Optimizing electronic state in Sr2Co2O5-x with ferromagnetic state by improving oxygen vacancies for oxygen evolution reaction

The eg occupancy in perovskite oxides plays a crucial role for the oxygen electrocatalysis. Herein, we demonstrated a new method to optimize the eg filling and electronic-state of Co ions in Sr2Co2O5-x (SCO) via altering concentrations of oxygen vacancies using the CaH2 as reductant in an evacuated (≈10−2 Pa) pyrex tube. As the oxygen vacancies concentration increased, the eg electron filling of SCO was optimized and its conductivity was greatly improved. Notably, the electronic state of SCO changed from antiferromagnetic (AFM) to ferromagnetic (FM) state.
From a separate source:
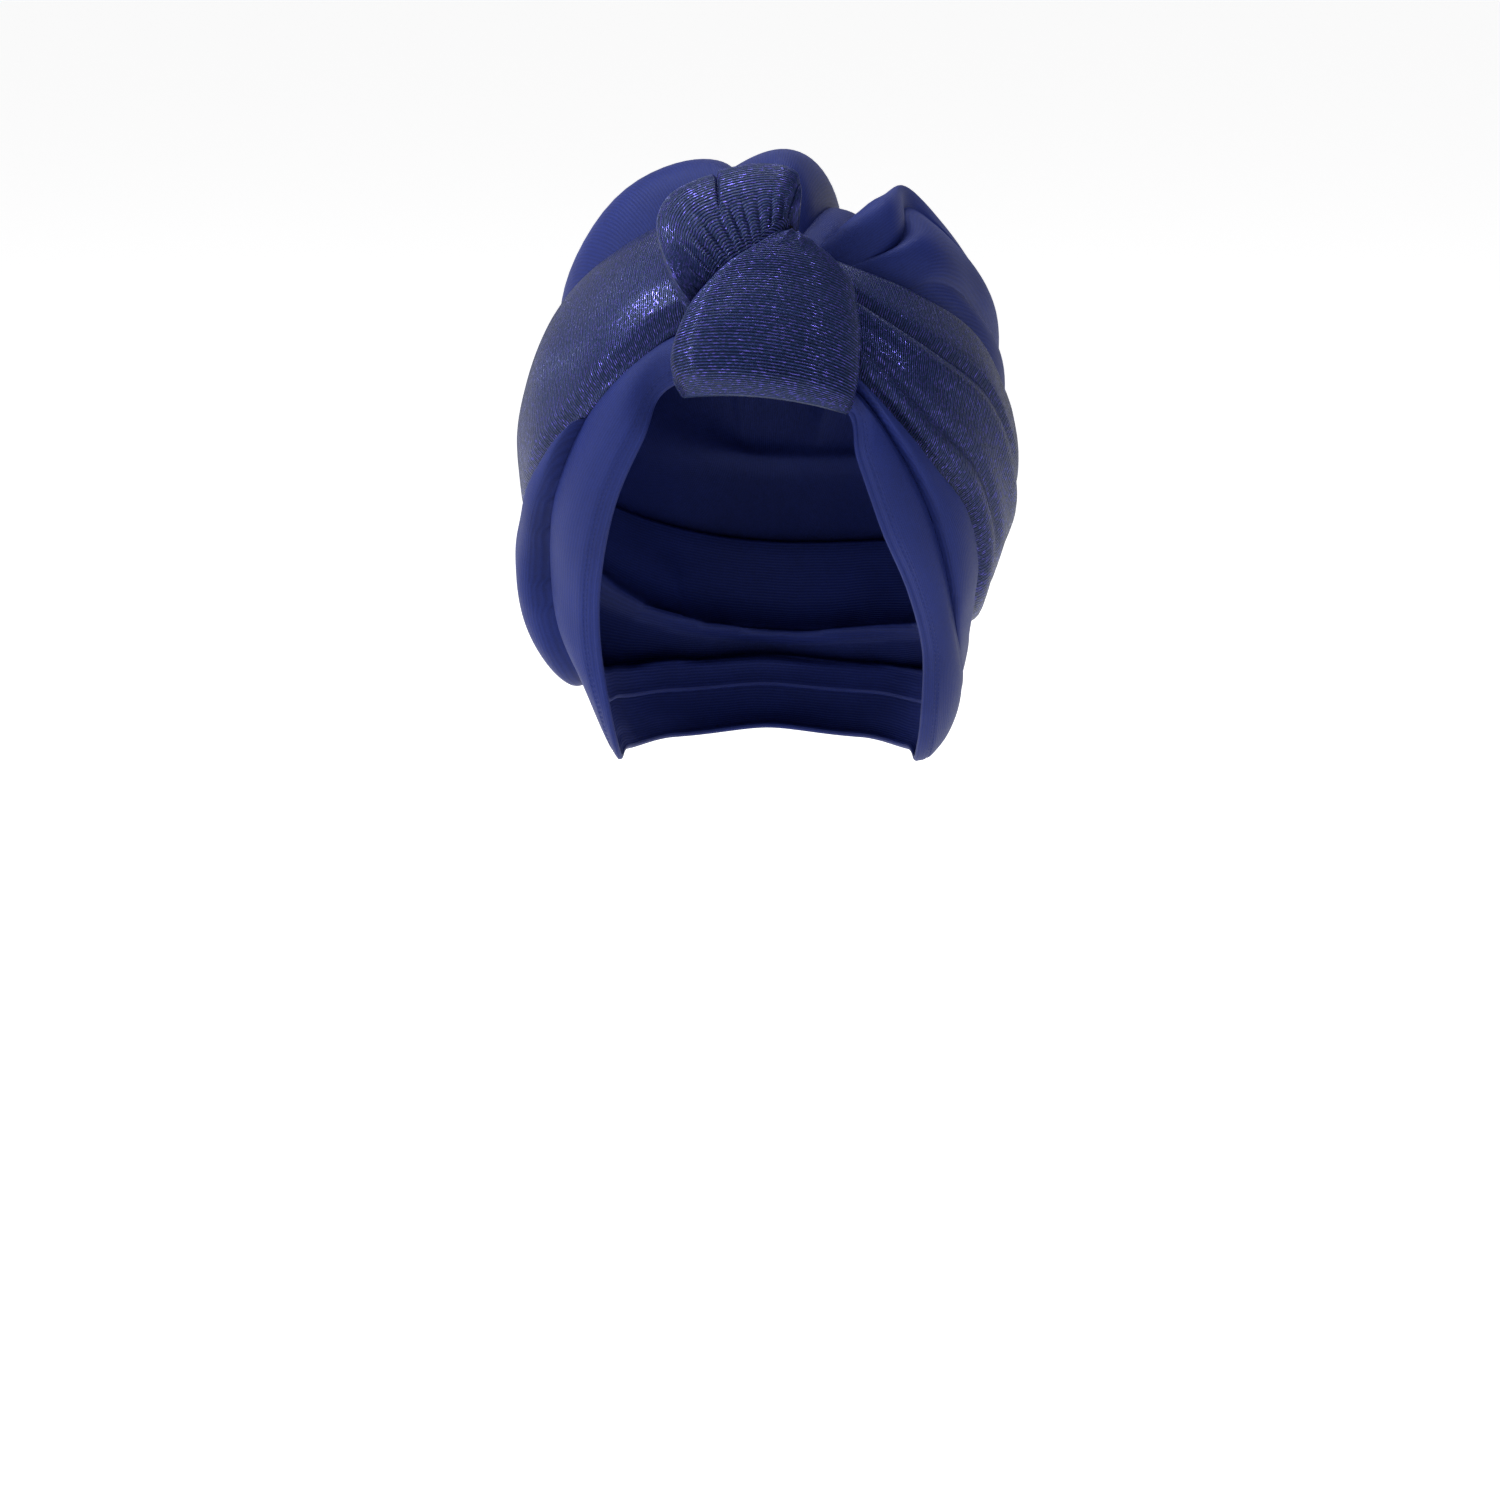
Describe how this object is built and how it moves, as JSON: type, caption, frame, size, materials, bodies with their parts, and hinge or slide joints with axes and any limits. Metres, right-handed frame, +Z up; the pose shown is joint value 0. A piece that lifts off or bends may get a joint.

Moreover, the SCO exhibited a remarkable activity toward oxygen evolution reaction (OER), with a low overpotential of 320 mV and a tafel slope of 65 mV dec−1, which is superior to most well-known perovskite oxides catalysts. The theoretical calculations demonstrated that oxygen vacancies could reduce the energy barrier of OER process. This work not only establishes a clear relationship among oxygen vacancies, eg filling, magnetic behavior and OER performance, but also provides a new method for designing highly activity efficient catalysts for OER.